It’s May again, and that can only mean one thing – I’m doing A Book A Day in May again! I don’t know if Madame Bibi is planning to do a novella a day in May again, as I am merely following her lead with this challenge.
To refresh memories – my aim is to finish a book every day in May. I say ‘book’ rather than ‘novella’ because it’ll almost certainly include some non-fiction, and it’s ‘finish’ rather than ‘read a full book’ because I have a whole pile of half-read books that will come into play. Besides those, I haven’t made any specific reading plans. Part of the fun is choosing the book each morning, spontaneously, matching the mood of the day. (And the number of pages I think I’ll have time to read.)
And I started with Antwerp by the Chilean author Roberto Bolaño – written in 1980, finally published in 2002, and translated into English by Natasha Wimmer in 2010. I think my copy was actually a review copy in 2010, thinking about it. The cover boldly quotes Bolaño saying, “The only novel that doesn’t embarrass me is Antwerp“, which is bold for a publisher who was also issuing a bunch of his other stuff. And also because it’s not really a novel?
Antwerp is a series of 56 short vignettes. I’m quite drawn to this sort of fragmented way of crafting a book, as some of my favourite reads of last year demonstrate – though In The Dream House and The Self-Portrait of a Literary Biographer are both non-fiction. Antwerp is fiction, whatever else it might be, and these vignettes do paint some sort of collective picture – albeit one with such porous edges that the only really safe thing you can say about it, formally, is that it is made of words.
Actually, before we get onto the main part, there is a quick preface by the author – which starts like this:
I wrote this book for myself, and even that I can’t be sure of. For a long time these were just loose pages that I reread and maybe tinkered with, convinced I had no time. But time for what? I couldn’t say exactly. I wrote this book for the ghosts, who, because they’re outside of time, are the only ones with time. After the last rereading (just now), I realize that time isn’t the only thing that matters, time isn’t the only source of terror. Pleasure can be terrifying too, and so can courage.

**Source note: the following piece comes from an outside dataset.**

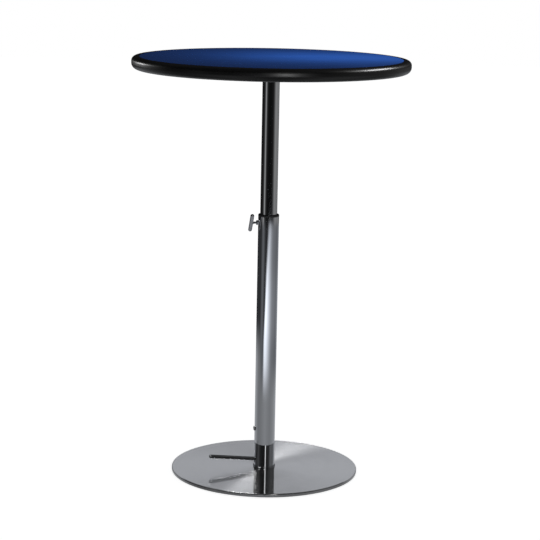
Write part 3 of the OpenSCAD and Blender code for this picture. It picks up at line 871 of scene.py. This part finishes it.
# ---------------------------------------------------------------- column screw
ts_lo, ts_hi = size("tube_screw")
head_pts = [(0, -3.7), (2.6, -3.7)]
for k in range(1, 10):
    a = k / 9
    head_pts.append((2.6 + 3.7 * math.sin(a * math.pi / 2), -3.7 + 3.3 * (1 - math.cos(a * math.pi / 2))))
head_pts += [(6.3, -0.1), (6.2, 0.0), (3.0, 0.0), (3.0, 8.4), (2.5, 9.0), (0, 9.0)]
head = lathe("column_button_screw", head_pts, M["zinc"], 72, closed=False)
key = prism("t", 6, 2.3, -6, -1.6, M["zinc"])
cut(head, [key])
head.data.shade_smooth()
head.data.set_sharp_from_angle(angle=math.radians(30))
place(head, Matrix.Translation((-27 * MM, 0, 114.5 * MM)) @ ALONG_X)
stand_for(head, "base", "zinc", "tube_screw")

# ---------------------------------------------------------------- camera
AZ = math.radians(-16.0)
CAM_D, CAM_H, PITCH, YAW, ROLL, FOCAL = 4.6708, 1.4382, 0.1904, 0.0013, 0.0190, 1832.8
turn = Matrix.Rotation(AZ, 3, "Z")
fwd = Vector((math.sin(YAW) * math.cos(PITCH), math.cos(YAW) * math.cos(PITCH), -math.sin(PITCH)))
right = Vector((math.cos(YAW), -math.sin(YAW), 0))
up = right.cross(fwd)
r2 = right * math.cos(ROLL) + up * math.sin(ROLL)
u2 = -right * math.sin(ROLL) + up * math.cos(ROLL)
rot = Matrix((turn @ r2, turn @ u2, turn @ -fwd)).transposed()
cam_data = bpy.data.cameras.new("camera")
cam = bpy.data.objects.new("camera", cam_data)
scene.collection.objects.link(cam)
cam_data.sensor_fit = "HORIZONTAL"
cam_data.sensor_width = 36.0
cam_data.lens = FOCAL / 540.0 * 36.0
cam_data.clip_start, cam_data.clip_end = 0.1, 100.0
cam.matrix_world = Matrix.Translation(turn @ Vector((0, -CAM_D, CAM_H))) @ rot.to_4x4()
scene.camera = cam

# ---------------------------------------------------------------- studio
TOWARD = turn @ Vector((0, -1, 0))       # from the table towards the camera, level
RIGHT = turn @ Vector((1, 0, 0))


def aim(alpha, elev):
    """A direction from the table: alpha turns from the camera towards picture right, elev is above level."""
    a, e = math.radians(alpha), math.radians(elev)
    return (TOWARD * math.cos(a) + RIGHT * math.sin(a)) * math.cos(e) + Vector((0, 0, 1)) * math.sin(e)


def softbox(name, alpha, elev, dist, w, h, power, target=(0, 0, 0.55), spread=180):
    d = bpy.data.lights.new(name, "AREA")
    d.shape, d.size, d.size_y, d.energy = "RECTANGLE", w, h, power
    d.spread = math.radians(spread)
    o = bpy.data.objects.new(name, d)
    scene.collection.objects.link(o)
    t = Vector(target)
    v = aim(alpha, elev)
    o.location = t + v * dist
    o.rotation_mode = "QUATERNION"
    o.rotation_quaternion = v.to_track_quat("Z", "Y")
    o.visible_camera = False
    return o


def linked(name, *objs):
    c = bpy.data.collections.new(name)
    for o in objs:
        c.objects.link(o)
    return c


ON_METAL = linked("lit_metal", bpy.data.objects["column_trim_ring"], bar, neck, screw, nut, rod, ring, head)
ON_BASE = linked("lit_base", cover)
ON_BAND = linked("lit_band", band)

KEY = softbox("key_overhead_left", -98, 62, 2.6, 0.75, 0.75, 30, target=(0, 0, 0.3))
BACK = softbox("back_softbox", -172.5, 45, 2.6, 0.34, 0.60, 0.15, target=-TOWARD * 0.20, spread=16)
FACE = softbox("face_softbox", 2, 12, 2.4, 0.5, 0.5, 1.8, target=(0, 0, 0.3))
FILL = softbox("fill_overhead_right", 98, 62, 2.8, 0.35, 0.9, 4, target=(0, 0, 0.3))
LEFT = softbox("left_back_softbox", -128.5, 3.4, 1.2, 0.36, 0.14, 2.8, target=RIGHT * -0.355 + TOWARD * 0.03 + Vector((0, 0, 1.07)))
RIGHTBOX = softbox("right_softbox", 100, 28.5, 3.0, 1.6, 0.50, 100, target=(0, 0, 1.05))
FRONT = softbox("front_softbox", 11, -3.5, 1.9, 0.30, 0.18, 4.2, target=(0, 0, 1.08))
for o in (KEY, FILL, BACK, FACE, LEFT, RIGHTBOX, FRONT):
    o.visible_diffuse = False
for o in (KEY, FILL, FACE):
    o.light_linking.receiver_collection = ON_METAL
BACK.light_linking.receiver_collection = ON_BASE
for o in (LEFT, RIGHTBOX, FRONT):
    o.light_linking.receiver_collection = ON_BAND

# a lamp close over the back right of the top: it lights the laminate, and isn't mirrored in the metal
LAMP = softbox("top_lamp", 0, 90, 0.24, 0.5, 0.10, 1.30, target=RIGHT * 0.20 - TOWARD * 0.06 + Vector((0, 0, 1.087)))
LAMP.rotation_quaternion = Matrix.Rotation(AZ, 3, "Z").to_quaternion()
LAMP.visible_glossy = False
LAMP.light_linking.receiver_collection = linked("lit_top", sheet)

# a low ring of four panels, mirrored only in the brushed base: bright behind, dim at the sides
for a, level in ((150, 0.45), (-150, 0.43), (90, 0.11), (-90, 0.03)):
    d = 2.0
    z0, z1 = d * math.tan(math.radians(8.5)), d * math.tan(math.radians(33))
    w = 2 * d * math.tan(math.radians(30))
    light = bpy.data.lights.new("low_panel", "AREA")
    light.shape, light.size, light.size_y = "RECTANGLE", w, z1 - z0
    light.color = (0.975, 1.0, 1.06)
    light.energy = level * math.pi * w * (z1 - z0)
    o = bpy.data.objects.new("low_panel_%d" % (a % 360), light)
    scene.collection.objects.link(o)
    v = aim(a, 0)
    o.location = v * d + Vector((0, 0, (z0 + z1) / 2))
    o.rotation_mode = "QUATERNION"
    o.rotation_quaternion = v.to_track_quat("Z", "Y")
    o.visible_camera = False
    o.visible_diffuse = False
    o.light_linking.receiver_collection = ON_BASE


def build_world():
    w = bpy.data.worlds.new("studio")
    scene.world = w
    w.use_nodes = True
    w.cycles.sampling_method = "NONE"
    g = Nodes(w.node_tree)
    out = g.new("ShaderNodeOutputWorld")
    bg = g.new("ShaderNodeBackground")
    w.node_tree.links.new(bg.outputs[0], out.inputs["Surface"])
    d = g.new("ShaderNodeTexCoord").outputs["Generated"]
    u = g.vmath("NORMALIZE", d)
    x, y, z = g.xyz(u)
    fwd_ = g.vmath("DOT_PRODUCT", u, tuple(TOWARD))
    side = g.vmath("DOT_PRODUCT", u, tuple(RIGHT))
    alpha = g.math("ARCTAN2", side, fwd_)                         # -pi..pi, 0 towards the camera
    t = g.math("ADD", g.math("MULTIPLY", alpha, 1 / tau), 0.5)    # 0..1, 0.5 towards the camera
    el = g.math("MULTIPLY", g.math("ARCSINE", z), 180 / math.pi)

    def at(deg):
        return deg / 360.0 + 0.5

    # far floor and walls, just below level
    far = g.ramp(t, [(0.0, 0.03), (at(-128), 0.012), (at(-100), 0.012), (at(-84), 0.03), (at(-72), 0.13), (at(-62), 0.46),
                     (at(-53), 0.15), (at(-44), 0.04), (at(-30), 0.010), (at(0), 0.006), (at(34), 0.012), (at(46), 0.035),
                     (at(55), 0.10), (at(65), 0.21), (at(77), 0.30), (at(90), 0.27), (at(104), 0.24), (at(128), 0.27),
                     (at(152), 0.10), (1.0, 0.03)])
    # the lit floor in front of the table, whose left end slants away from it
    lit = g.ramp(t, [(0.0, 0.04), (at(-128), 0.04), (at(-100), 0.03), (at(-70), 0.10), (at(-57), 0.15), (at(-46), 0.13),
                     (at(-40), 0.9), (at(-22), 1.60), (at(-4), 1.45), (at(9), 1.12), (at(23), 0.78), (at(34), 0.54),
                     (at(47), 0.35), (at(65), 0.26), (at(85), 0.24), (at(106), 0.19), (at(128), 0.26), (1.0, 0.45)])
    dim = g.ramp(t, [(0.0, 0.04), (at(-128), 0.03), (at(-106), 0.04), (at(-84), 0.03), (at(-70), 0.09), (at(-57), 0.16),
                     (at(-45), 0.12), (at(-34), 0.05), (at(-20), 0.03), (at(0), 0.02), (at(60), 0.2), (1.0, 0.3)])
    deg = g.math("MULTIPLY", alpha, 180 / math.pi)
    edge = g.math("ADD", g.math("ADD", g.span(el, -11.0, -9.6, -11.0, 9.0), g.span(el, -12.2, -11.0, -9.0, 0.0)),
                  g.span(el, -13.2, -12.2, -10.0, 0.0))
    half = g.math("ADD", g.span(el, -12.0, -9.6, 8.0, 19.0), g.span(el, -14.2, -12.2, 6.0, 0.0))
    fade = g.span(g.math("ABSOLUTE", g.math("ADD", el, 12.1)), 0.3, 1.7, 1.0, 0.78, True)
    lit = g.mix(1.0, lit, g.math("MULTIPLY", fade, 1.06), "MULTIPLY")
    mask = g.span(deg, g.math("SUBTRACT", edge, half), g.math("ADD", edge, half), 0, 1, True)
    lit = g.mix(mask, dim, lit)
    near = g.ramp(t, [(0.0, 0.48), (at(-135), 0.44), (at(-114), 0.38), (at(-95), 0.26), (at(-75), 0.22), (at(-50), 0.24), (at(0), 0.31), (at(55), 0.25),
                      (at(95), 0.31), (at(130), 0.42), (1.0, 0.52)])
    # above level: dark studio with pale grey panels
    low_sky = g.ramp(t, [(0.0, 0.012), (at(-150), 0.015), (at(-100), 0.025), (at(-76), 0.045), (at(-66), 0.07), (at(-55), 0.035),
                         (at(-30), 0.012), (at(7), 0.012), (at(10), 1.5), (at(15.0), 1.5), (at(18), 0.035), (at(27), 0.018),
                         (at(50), 0.045), (at(75), 0.065), (at(110), 0.08), (at(150), 0.04), (1.0, 0.012)])
    high = 0.10
    early = g.math("ADD", el, g.span(deg, -74.0, -58.0, -1.2, 0.0, True))
    lit = g.mix(1.0, lit, (0.96, 1.0, 1.075), "MULTIPLY")
    # the floor close by, seen from above: broad pale and grey patches
    low = g.ramp(t, [(0.0, 0.40), (at(-152), 0.62), (at(-128), 0.34), (at(-104), 0.12), (at(-82), 0.15), (at(-60), 0.40),
                     (at(-38), 0.62), (at(-14), 0.34), (at(6), 0.13), (at(26), 0.20), (at(47), 0.50), (at(70), 0.72),
                     (at(94), 0.40), (at(114), 0.14), (at(136), 0.20), (at(160), 0.44), (1.0, 0.40)])
    near = g.mix(g.span(el, -26.0, -18.0, 1, 0, True), near, low)
    near = g.mix(1.0, near, (0.975, 1.0, 1.04), "MULTIPLY")
    c = g.mix(g.span(early, -15.1, -13.5, 0, 1, True), near, lit)
    c = g.mix(g.span(el, -9.56, -9.38, 0, 1, True), c, far)
    c = g.mix(g.span(el, -2.5, 1.0, 0, 1, True), c, low_sky)
    c = g.mix(g.span(el, 26.0, 50.0, 0, 1, True), c, (high, high, high * 1.02))
    lp = g.new("ShaderNodeLightPath")
    c = g.mix(lp.outputs["Is Diffuse Ray"], c, (0.20, 0.205, 0.21))
    c = g.mix(lp.outputs["Is Camera Ray"], c, (1.0, 1.0, 1.0))
    g.put(bg.inputs["Color"], c)
    bg.inputs["Strength"].default_value = 1.0


build_world()

# pale floor
bm = bmesh.new()
vs = [bm.verts.new((14 * math.cos(tau * k / 96), 14 * math.sin(tau * k / 96), -0.0002)) for k in range(96)]
bm.faces.new(vs)
fm, fg, fp = material("pale_floor", ior=1.4, specular=0.1)
fn = fg.noise(fg.coords(), 3.0, 3.0, 0.5)
pale = fg.mix(fg.span(fn, 0.3, 0.7, 0, 1), (0.93, 0.93, 0.93), (0.945, 0.945, 0.945))
surface(fg, fp, pale, 0.9)
fg.put(fp.inputs["Emission Color"], pale)
fp.inputs["Emission Strength"].default_value = 0.90
floor = to_object("floor", bm, fm, smooth=False)
floor.visible_glossy = False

I think that can help us know what we’re dealing with. It’s the sort of experimentalist think-speak that I had a lot more time for when I was 19 than I do now. So I entered the novel (?) proper fearing I might not know what was going on, and so it proved to be. The 55 vignettes take up less than 80 pages in my edition, and many of those pages are only half-filled. Certain characters recur, such as a nameless woman, a pornstar (?), various police officers, and Roberto Bolaño himself, or at least an author of the same name. There are clear themes: police investigation, violence, circuses, rather grubby sex. Maybe there’s even the detective of an actual crime, though I rather failed to pick up the pieces.

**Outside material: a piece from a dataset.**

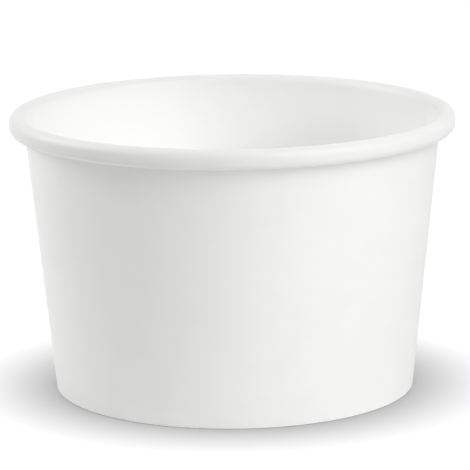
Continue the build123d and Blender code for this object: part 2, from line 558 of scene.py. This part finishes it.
def makeFloor():
    half = floorLook["size"] / 2
    corners = [(-half, -half, 0), (half, -half, 0), (half, half, 0), (-half, half, 0)]
    mesh = bpy.data.meshes.new("table_top")
    mesh.from_pydata(corners, [], [(0, 1, 2, 3)])
    floor = bpy.data.objects.new("table_top", mesh)
    bpy.context.scene.collection.objects.link(floor)
    material = emptyMaterial("white_table")
    mesh.materials.append(material)
    tree = material.node_tree
    seen = seenDirectly(tree)
    # painted contact shadow: the lift is darkened by ambient occlusion where the cup is near
    openness = addNode(tree, "ShaderNodeAmbientOcclusion", {"samples": 24}, {
        "Distance": floorLook["reach"] * mm,
    })
    fading = addNode(tree, "ShaderNodeMath", {"operation": "POWER"}, {
        0: openness.outputs["AO"], 1: floorLook["contact"],
    })
    lift = addNode(tree, "ShaderNodeMath", {"operation": "MULTIPLY"}, {
        0: fading.outputs[0], 1: floorLook["lift"],
    })
    seenLift = addNode(tree, "ShaderNodeMath", {"operation": "MULTIPLY"}, {0: lift.outputs[0], 1: seen})
    glow = addNode(tree, "ShaderNodeEmission", inputs={"Strength": seenLift.outputs[0]})
    color = addNode(tree, "ShaderNodeMix", mixColors, {
        "Factor": seen, colorA: hexColor(floorLook["color"]), colorB: hexColor(floorLook["seenColor"]),
    })
    paint = addNode(tree, "ShaderNodeBsdfDiffuse", inputs={"Color": color.outputs[mixedColor]})
    both = addNode(tree, "ShaderNodeAddShader", inputs={0: glow.outputs[0], 1: paint.outputs[0]})
    addNode(tree, "ShaderNodeOutputMaterial", inputs={"Surface": both.outputs[0]})


makeFloor()
print("table made")

# Azimuth is seen from the camera, positive to its right, elevation above the table, both in degrees;
# distance and size in metres; strength 1 lights a face turned to the lamp as brightly as white.
lamps = {
    "key": {"azimuth": 45, "elevation": 30, "distance": 0.9, "size": 0.6, "strength": 0.595},
    "overhead": {"azimuth": 30, "elevation": 65, "distance": 0.9, "size": 0.6, "strength": 0.26},
    "left": {"azimuth": -105, "elevation": 30, "distance": 0.9, "size": 0.6, "strength": 0.6},
    "back": {"azimuth": 150, "elevation": 45, "distance": 0.9, "size": 0.6, "strength": 0.14},
}
roomLight = 0.09   # even light from all round, where 1 is white


def makeLamps():
    for name, look in lamps.items():
        azimuth, elevation = math.radians(look["azimuth"]), math.radians(look["elevation"])
        away = Vector((
            math.cos(elevation) * math.sin(azimuth),
            -math.cos(elevation) * math.cos(azimuth),
            math.sin(elevation),
        ))
        light = bpy.data.lights.new(name, "AREA")
        light.shape = "SQUARE"
        light.size = look["size"]
        light.energy = look["strength"] * math.pi ** 2 * look["distance"] ** 2
        lamp = bpy.data.objects.new(name, light)
        lamp.location = cupMiddle + away * look["distance"]
        lamp.rotation_euler = away.to_track_quat("Z", "Y").to_euler()
        bpy.context.scene.collection.objects.link(lamp)


def makeWorld():
    world = bpy.data.worlds.new("white_room")
    world.use_nodes = True
    tree = world.node_tree
    tree.nodes.clear()
    strength = addNode(tree, "ShaderNodeMix", mixNumbers, {
        "Factor": seenDirectly(tree), numberA: roomLight, numberB: 1.0,
    })
    sky = addNode(tree, "ShaderNodeBackground", inputs={
        "Color": (1, 1, 1, 1), "Strength": strength.outputs[mixedNumber],
    })
    addNode(tree, "ShaderNodeOutputWorld", inputs={"Surface": sky.outputs[0]})
    bpy.context.scene.world = world


makeLamps()
makeWorld()
print("lights made")

# Fitted to the photograph's edges: it looks from 12.5 degrees above the table to just above the cup's
# middle, and is turned a little, so that the cup's right side stands lower in the picture.
view = {
    "distance": 0.7,             # m, from the cup's middle
    "elevation": 12.478,         # degrees
    "roll": 0.642,               # degrees
    "aim": (0.35, 0.0, 32.55),   # mm
    "lens": 248.92,              # mm, on a sensor 36 mm wide
}


def makeCamera():
    elevation = math.radians(view["elevation"])
    place = cupMiddle + view["distance"] * Vector((0, -math.cos(elevation), math.sin(elevation)))
    back = (place - Vector(view["aim"]) * mm).normalized()
    right = Vector((0, 0, 1)).cross(back).normalized()
    up = back.cross(right)
    turn = Matrix((right, up, back)).transposed() @ Matrix.Rotation(math.radians(-view["roll"]), 3, "Z")
    data = bpy.data.cameras.new("photo_camera")
    data.sensor_fit = "HORIZONTAL"
    data.sensor_width = 36.0
    data.lens = view["lens"]
    data.clip_start = 0.01
    camera = bpy.data.objects.new("photo_camera", data)
    camera.matrix_world = Matrix.Translation(place) @ turn.to_4x4()
    bpy.context.scene.collection.objects.link(camera)
    bpy.context.scene.camera = camera


makeCamera()
bpy.context.scene.view_settings.view_transform = "Standard"
print("camera made")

I started treating each vignette as a tiny short story, without trying too hard to connect it with what went before and after. And considering they’re things like this, you can perhaps see why:
10. THERE WAS NOTHING
There are no police stations, no hospitals, nothing. At least there’s nothing money can buy. “We act on instantaneous impulses” … “This is the kind of thing that destroys the unconscious, and then we’ll be left hanging” … “Remember that joke about the bullfighter who steps out into the ring and then there’s no bull, no ring, nothing?” … The policeman drank anarchic breezes. Someone started to clap.
But there were some parts that I loved and went back and re-read, like a poem. I noted down this opening to a vignette:
Silence hovers in the yards, leaving no pages with writing on them, that thing we’ll later call the work. Silence reads letters sitting on a balcony. Birds like a a rasp in the throat, like women with deep voices. I no longer ask for all the loneliness of love or the tranquility of love or for the mirrors. Silence glimmers in the empty hallways, on the radios no one listens to anymore. Silence is love just as your raspy voice is a bird. And no work could justify the slowness of movements and obstacles.
I keep using the word ‘vignette’, though I have no idea if Bolaño would like it. I got to the end having really appreciated some of the writing, and not at all knowing what the point of Antwerp was. (The city is mentioned, finally, in the 49th of the 55 vignettes – with an anecdote about a man in Antwerp being killed when his car was run over by a truck full of pigs.)
It’s probably the sort of book that would reward a year’s careful studying. Each line could be debated and played with and appreciated. Certainly Bolaño has his admirers. I don’t think I’m likely to become one of them.